§ What you should do: Please write out the complete listing that follows, exactly as it reads.

§ Stored records:
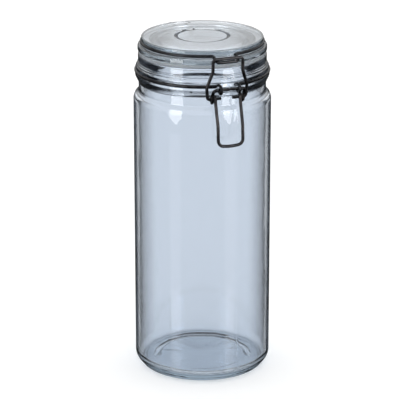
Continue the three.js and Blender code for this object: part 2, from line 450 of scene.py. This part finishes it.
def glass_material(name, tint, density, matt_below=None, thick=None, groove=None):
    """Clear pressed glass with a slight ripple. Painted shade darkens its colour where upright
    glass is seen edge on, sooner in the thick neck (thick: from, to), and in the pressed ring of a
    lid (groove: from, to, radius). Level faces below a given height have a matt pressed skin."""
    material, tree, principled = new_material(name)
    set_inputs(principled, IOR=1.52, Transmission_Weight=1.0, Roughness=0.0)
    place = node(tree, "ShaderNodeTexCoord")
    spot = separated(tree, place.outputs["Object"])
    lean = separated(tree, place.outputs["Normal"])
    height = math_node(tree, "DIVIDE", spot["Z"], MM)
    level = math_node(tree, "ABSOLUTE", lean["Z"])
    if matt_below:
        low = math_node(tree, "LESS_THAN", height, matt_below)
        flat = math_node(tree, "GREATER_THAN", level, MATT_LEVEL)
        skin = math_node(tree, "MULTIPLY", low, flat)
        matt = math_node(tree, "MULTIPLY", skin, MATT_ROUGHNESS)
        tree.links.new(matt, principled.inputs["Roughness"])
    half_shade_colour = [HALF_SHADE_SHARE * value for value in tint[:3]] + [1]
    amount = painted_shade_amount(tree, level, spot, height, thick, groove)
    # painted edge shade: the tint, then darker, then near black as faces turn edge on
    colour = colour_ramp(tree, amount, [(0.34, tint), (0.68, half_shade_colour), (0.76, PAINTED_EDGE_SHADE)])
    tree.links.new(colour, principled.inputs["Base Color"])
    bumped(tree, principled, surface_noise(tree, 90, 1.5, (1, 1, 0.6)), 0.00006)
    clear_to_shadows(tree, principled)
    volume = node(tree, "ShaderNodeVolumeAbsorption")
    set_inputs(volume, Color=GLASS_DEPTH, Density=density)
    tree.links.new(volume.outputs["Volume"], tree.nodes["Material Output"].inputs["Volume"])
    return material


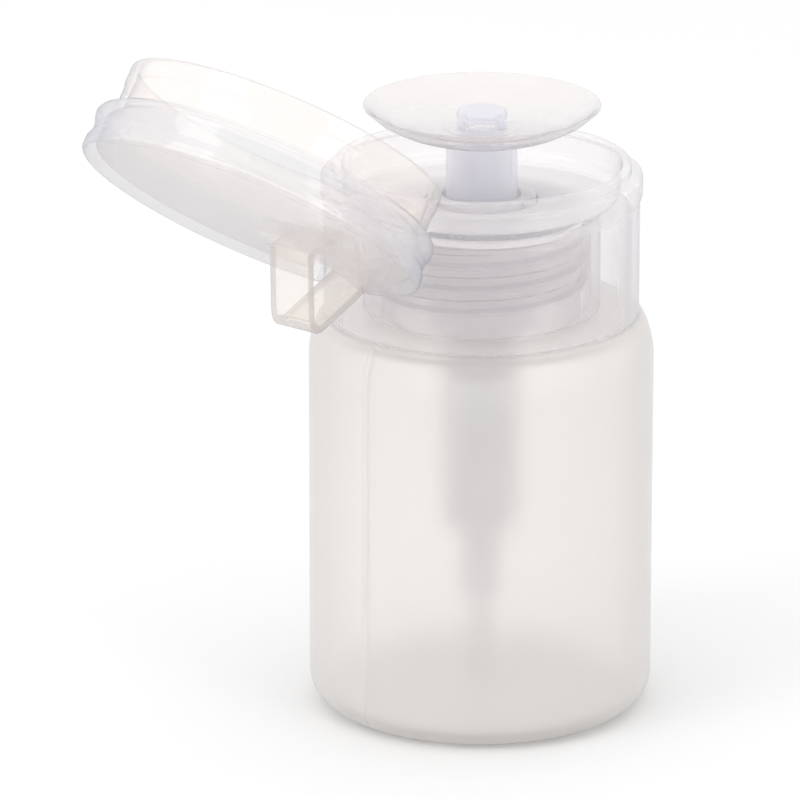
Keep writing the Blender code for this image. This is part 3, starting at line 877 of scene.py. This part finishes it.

§ Reply to the task:
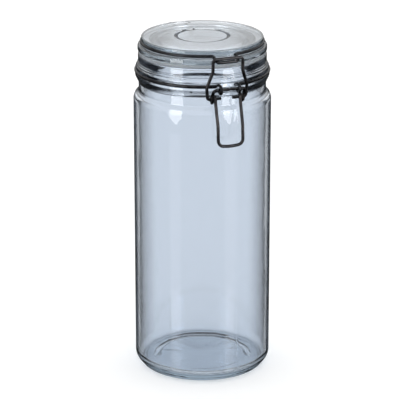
Continue the three.js and Blender code for this object: part 2, from line 450 of scene.py. This part finishes it.
def glass_material(name, tint, density, matt_below=None, thick=None, groove=None):
    """Clear pressed glass with a slight ripple. Painted shade darkens its colour where upright
    glass is seen edge on, sooner in the thick neck (thick: from, to), and in the pressed ring of a
    lid (groove: from, to, radius). Level faces below a given height have a matt pressed skin."""
    material, tree, principled = new_material(name)
    set_inputs(principled, IOR=1.52, Transmission_Weight=1.0, Roughness=0.0)
    place = node(tree, "ShaderNodeTexCoord")
    spot = separated(tree, place.outputs["Object"])
    lean = separated(tree, place.outputs["Normal"])
    height = math_node(tree, "DIVIDE", spot["Z"], MM)
    level = math_node(tree, "ABSOLUTE", lean["Z"])
    if matt_below:
        low = math_node(tree, "LESS_THAN", height, matt_below)
        flat = math_node(tree, "GREATER_THAN", level, MATT_LEVEL)
        skin = math_node(tree, "MULTIPLY", low, flat)
        matt = math_node(tree, "MULTIPLY", skin, MATT_ROUGHNESS)
        tree.links.new(matt, principled.inputs["Roughness"])
    half_shade_colour = [HALF_SHADE_SHARE * value for value in tint[:3]] + [1]
    amount = painted_shade_amount(tree, level, spot, height, thick, groove)
    # painted edge shade: the tint, then darker, then near black as faces turn edge on
    colour = colour_ramp(tree, amount, [(0.34, tint), (0.68, half_shade_colour), (0.76, PAINTED_EDGE_SHADE)])
    tree.links.new(colour, principled.inputs["Base Color"])
    bumped(tree, principled, surface_noise(tree, 90, 1.5, (1, 1, 0.6)), 0.00006)
    clear_to_shadows(tree, principled)
    volume = node(tree, "ShaderNodeVolumeAbsorption")
    set_inputs(volume, Color=GLASS_DEPTH, Density=density)
    tree.links.new(volume.outputs["Volume"], tree.nodes["Material Output"].inputs["Volume"])
    return material


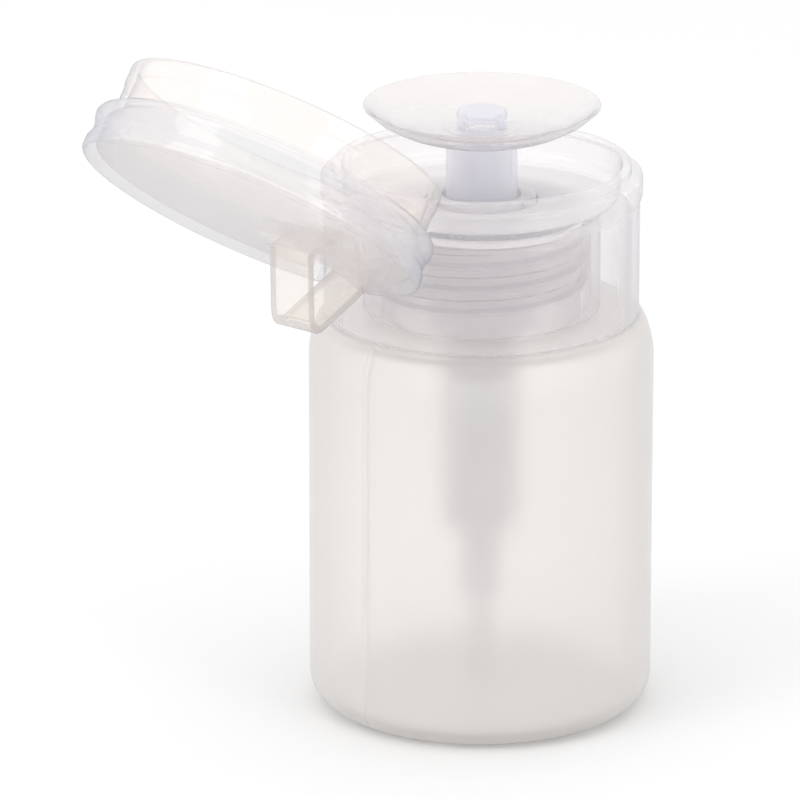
Keep writing the Blender code for this image. This is part 3, starting at line 877 of scene.py. This part finishes it.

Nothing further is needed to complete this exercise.